-------- DATASET SECTION --------
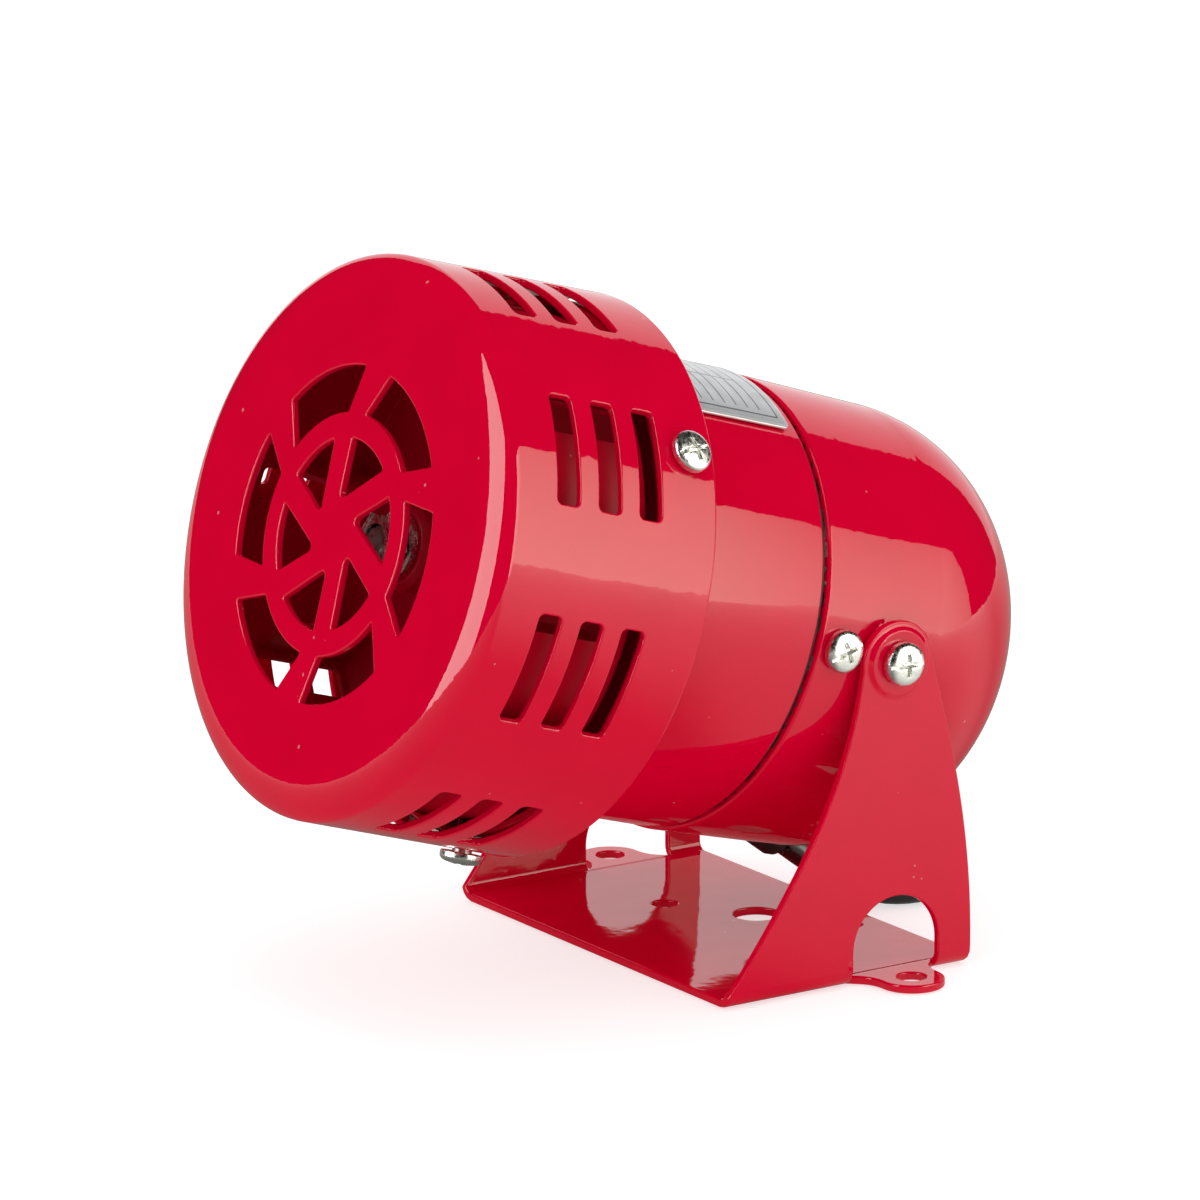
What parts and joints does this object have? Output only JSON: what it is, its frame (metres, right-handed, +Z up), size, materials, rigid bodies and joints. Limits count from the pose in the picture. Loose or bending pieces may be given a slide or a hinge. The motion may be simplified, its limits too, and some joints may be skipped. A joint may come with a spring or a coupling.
{
  "type": "alarm siren",
  "caption": "Compact motor-driven alarm siren: slotted round head with a swirl grille, domed housing, folded tilt bracket with fixing ears, and a short two-core lead.",
  "frame": {"origin": "centre of the bracket's underside, on the surface that it is fixed to", "axes": "+Z up from the mounting surface, -Y the way the siren sounds before its tilt, X along the pivot screws"},
  "size_m": [0.1297, 0.1602, 0.1103],
  "materials": {
    "red_enamel": "gloss stoved enamel over sheet steel, fine orange peel and a few dust specks",
    "rotor_enamel": "gloss enamel",
    "zinc": "bright zinc plate",
    "steel": "turned and pressed steel",
    "label": "satin silver foil with thin ruled lines",
    "rubber": "moulded black rubber",
    "jacket": "soft glossy black PVC",
    "red_insulation": "red PVC insulation",
    "copper": "bare and enamelled copper",
    "ferrite": "sintered ferrite",
    "carbon": "pressed carbon",
    "brass": "folded brass"
  },
  "bodies": {
    "bracket": {"mounting_bracket": "red_enamel", "power_cord": "jacket", "cord_coil": "jacket", "core_red": "red_insulation", "core_black": "jacket", "core_tip_red": "copper", "core_tip_black": "copper"},
    "housing": {"front_grille_cap": "red_enamel", "head_back_plate": "red_enamel", "middle_housing": "red_enamel", "rear_cover": "red_enamel", "head_screw_1": "zinc", "head_screw_2": "zinc", "head_screw_3": "zinc", "cover_screw_1": "zinc", "cover_screw_2": "zinc", "cover_screw_3": "zinc", "pivot_screw_left": "zinc", "pivot_screw_right": "zinc", "pivot_washer_left": "zinc", "pivot_washer_right": "zinc", "pivot_nut_left": "zinc", "pivot_nut_right": "zinc", "coupling_ring": "steel", "motor_can": "steel", "motor_front_plate": "steel", "motor_rear_plate": "steel", "front_bearing": "steel", "rear_bearing": "steel", "brush_spring_left": "steel", "brush_spring_right": "steel", "label_plate": "label", "seam_gasket": "rubber", "cable_grommet": "rubber", "motor_lead_negative": "jacket", "motor_lead_positive": "red_insulation", "field_magnet_upper": "ferrite", "field_magnet_lower": "ferrite", "brush_left": "carbon", "brush_right": "carbon", "brush_holder_left": "brass", "brush_holder_right": "brass"},
    "rotor": {"siren_rotor": "rotor_enamel", "motor_shaft": "steel", "rotor_washer": "zinc", "rotor_nut": "zinc", "armature_core": "steel", "armature_winding": "copper", "commutator": "copper"}
  },
  "joints": [
    {"name": "tilt", "type": "hinge", "parent": "bracket", "child": "housing", "pos_m": [0, 0.0084, 0.0487], "axis": [-1, 0, 0], "range_deg": [-20, 60], "deforming": ["power_cord"]},
    {"name": "rotor_spin", "type": "hinge", "parent": "housing", "child": "rotor", "pos_m": [0, 0.0084, 0.0487], "axis": [0, -0.9588, 0.284], "continuous": true}
  ]
}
--------
*AIM OF THE EXERCISE*
Going through the data, tally the lines containing "joints" and report only the result.

*EXERCISE ANSWER*
2